The guy whose low-decibel, non- Alex Jones/We Are Change style of research I'm hoping you will give an open mind to reading is named Aiden Monaghan: http://911blogger.com/blog/2074.

Instead of trying to thrill impressionable readers with an endless stream of wild accusations based on axe-grinding speculations, Aiden has spent hundreds of hours doing the kind of old-fashioned, gumshoe/grunt paperwork that the most honourable of the vintage JFK/MLK/RFK researchers (whom I know you genuinely, nostalgically admire) used to provide us, back in the dear, dead, pre-Internet days:

Filing polite and meticulously worded FOIA requests to various federal agencies -- and then painstakingly sifting through whatever evasive responses and/or redacted documents they eventually, reluctantly disgorge.

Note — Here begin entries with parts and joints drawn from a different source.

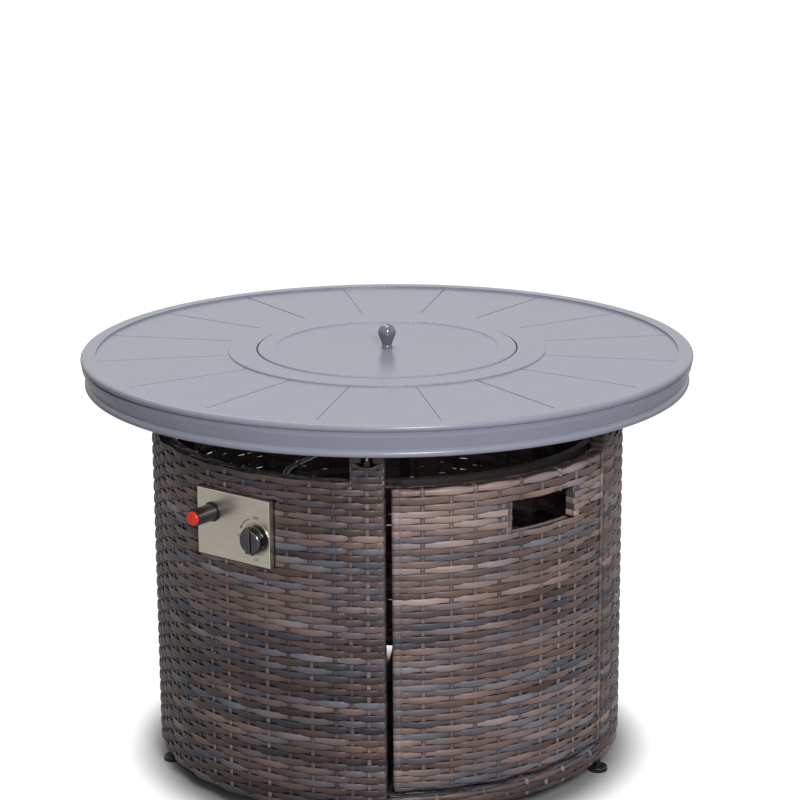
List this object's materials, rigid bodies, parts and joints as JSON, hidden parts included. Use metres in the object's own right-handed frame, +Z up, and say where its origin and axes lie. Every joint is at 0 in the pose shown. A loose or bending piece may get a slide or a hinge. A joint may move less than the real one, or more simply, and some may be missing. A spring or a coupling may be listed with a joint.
{
  "type": "gas fire pit table",
  "caption": "Round outdoor fire pit table with a grooved metal top, a lift-off burner lid with a knob, a wicker-covered base with a hinged cylinder door, and push-button gas controls.",
  "frame": {"origin": "on the floor, under the middle of the table", "axes": "+Z up, -Y towards the front post between the controls and the door, +X to the right of someone who faces the front"},
  "size_m": [0.914, 0.914, 0.6646],
  "materials": {
    "frame_paint": "powder coated, dark brown",
    "top_paint": "powder coated, slate grey",
    "wicker": "flat woven resin strand",
    "stainless": "brushed",
    "zinc_steel": "zinc plated",
    "black_plastic": "moulded",
    "dark_chrome": "dark plated",
    "red_plastic": "moulded",
    "brass": "machined",
    "black_rubber": "moulded",
    "lava_stone": "porous volcanic rock, of about this density",
    "ceramic": "glazed ceramic",
    "tube_aluminium": "drawn tube"
  },
  "bodies": {
    "base": {"base_frame": "frame_paint", "tank_tray": "frame_paint", "wicker_panel_left": "wicker", "wicker_panel_back_left": "wicker", "wicker_panel_back": "wicker", "wicker_panel_back_right": "wicker", "wicker_sill": "wicker", "wicker_posts": "wicker", "door_pivot_brackets": "frame_paint", "door_pivot_pins": "zinc_steel", "door_catch_bracket": "frame_paint", "door_catch_magnet": "black_plastic", "tabletop_frame": "frame_paint", "tabletop_sheet": "top_paint", "tabletop_rim": "top_paint", "burner_surround": "top_paint", "frame_screws": "zinc_steel", "post_bolts": "zinc_steel", "post_bolt_nuts": "zinc_steel", "burner_pan": "stainless", "pan_grommets": "black_rubber", "burner_ring": "stainless", "burner_nipple": "zinc_steel", "burner_locknut": "zinc_steel", "air_mixer": "brass", "orifice_elbow": "brass", "flame_guard": "stainless", "spark_electrode": "ceramic", "thermocouple": "stainless", "lava_rocks": "lava_stone", "control_plate": "stainless", "control_plate_nuts": "zinc_steel", "control_bracket": "zinc_steel", "knob_bezel": "stainless", "spindle_spring": "zinc_steel", "valve_body": "brass", "inlet_fitting": "brass", "gas_tube": "tube_aluminium", "tube_nuts": "brass", "igniter_housing": "black_plastic", "igniter_nut": "black_plastic", "igniter_spring": "zinc_steel", "igniter_lead": "black_rubber", "thermocouple_lead": "black_rubber"},
    "door": {"door_frame": "frame_paint", "door_bushes": "brass", "door_strike": "zinc_steel", "wicker_door": "wicker"},
    "lid": {"lid_plate": "top_paint", "lid_knob": "top_paint", "lid_knob_screw": "zinc_steel"},
    "gas_plunger": {"spring_seat": "zinc_steel"},
    "gas_knob": {"gas_knob": "dark_chrome", "valve_spindle": "zinc_steel"},
    "igniter_button": {"igniter_button": "red_plastic"},
    "foot_1": {"levelling_foot_1": "black_plastic"},
    "foot_2": {"levelling_foot_2": "black_plastic"},
    "foot_3": {"levelling_foot_3": "black_plastic"},
    "foot_4": {"levelling_foot_4": "black_plastic"},
    "foot_5": {"levelling_foot_5": "black_plastic"}
  },
  "joints": [
    {"name": "lid_lift", "type": "slide", "parent": "base", "child": "lid", "axis": [0, 0, 1], "range_m": [0, 0.15]},
    {"name": "door_swing", "type": "hinge", "parent": "base", "child": "door", "pos_m": [0.01324, -0.34475, 0.287], "axis": [0, 0, -1], "range_deg": [0, 105]},
    {"name": "gas_knob_push", "type": "slide", "parent": "base", "child": "gas_plunger", "axis": [0.6101, 0.7923, 0], "range_m": [0, 0.004], "stiffness_N_per_m": 800, "springref_m": -0.003, "deforming": ["spindle_spring"]},
    {"name": "gas_knob_turn", "type": "hinge", "parent": "gas_plunger", "child": "gas_knob", "pos_m": [-0.18851, -0.31362, 0.427], "axis": [-0.6101, -0.7923, 0], "range_deg": [-180, 0]},
    {"name": "igniter_push", "type": "slide", "parent": "base", "child": "igniter_button", "axis": [0.6101, 0.7923, 0], "range_m": [0, 0.005], "stiffness_N_per_m": 1500, "springref_m": -0.002, "deforming": ["igniter_spring"]},
    {"name": "foot_1_screw", "type": "slide", "parent": "base", "child": "foot_1", "axis": [0, 0, -1], "range_m": [0, 0.012]},
    {"name": "foot_2_screw", "type": "slide", "parent": "base", "child": "foot_2", "axis": [0, 0, -1], "range_m": [0, 0.012]},
    {"name": "foot_3_screw", "type": "slide", "parent": "base", "child": "foot_3", "axis": [0, 0, -1], "range_m": [0, 0.012]},
    {"name": "foot_4_screw", "type": "slide", "parent": "base", "child": "foot_4", "axis": [0, 0, -1], "range_m": [0, 0.012]},
    {"name": "foot_5_screw", "type": "slide", "parent": "base", "child": "foot_5", "axis": [0, 0, -1], "range_m": [0, 0.012]}
  ]
}
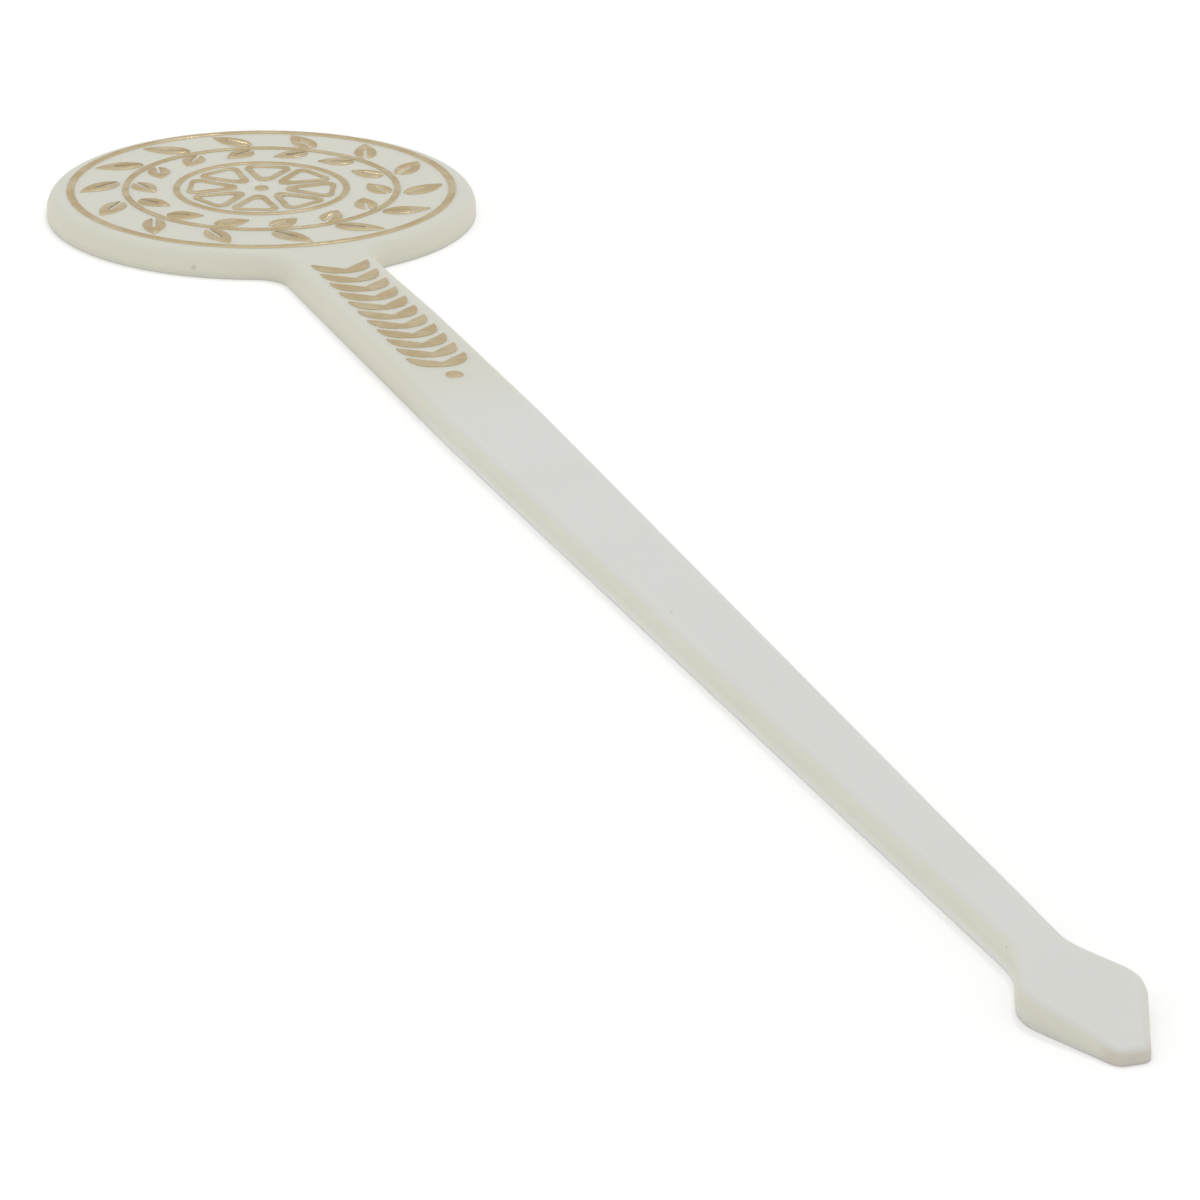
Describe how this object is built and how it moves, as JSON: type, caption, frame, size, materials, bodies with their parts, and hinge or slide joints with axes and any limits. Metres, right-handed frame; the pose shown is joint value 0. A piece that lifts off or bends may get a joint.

Yes, Aiden has been doggedly trying to determine if the Feds'very own paper trails can either prove or disprove Uncle Sam's version of the 9/11 attacks.

After you've spent some quality time reading through the blog's many reproductions of Aiden's earnest FOIA requests and the Fed's often highly implausible and sometimes quite suspicious replies, please consider composing a CANNONFIRE commentary on Aiden's work, if it proves to be of value to you.

I'm not asking you to publicly eat a big slice of humble pie or munch on a bitter bite of crow -- just to consider acknowledging the modern work of an old-fashioned conspiracist, like the ones we used to value and learn from.

A Fellow Grassy-Knoll Geezer

Anonymous said...

Export the politicians.

Anonymous said...

Laughably, a lot of our prior exports were our 'financial products,' including the mortgage backed securities, which were sold world-wide and provided somewhere on the order of $500 billion in foreign trade earnings as recently as a couple years back.

Somehow, I don't think there will be much demand for our 'innovative' 'financial' 'instruments' (of mass destruction) any time in the near to medium term.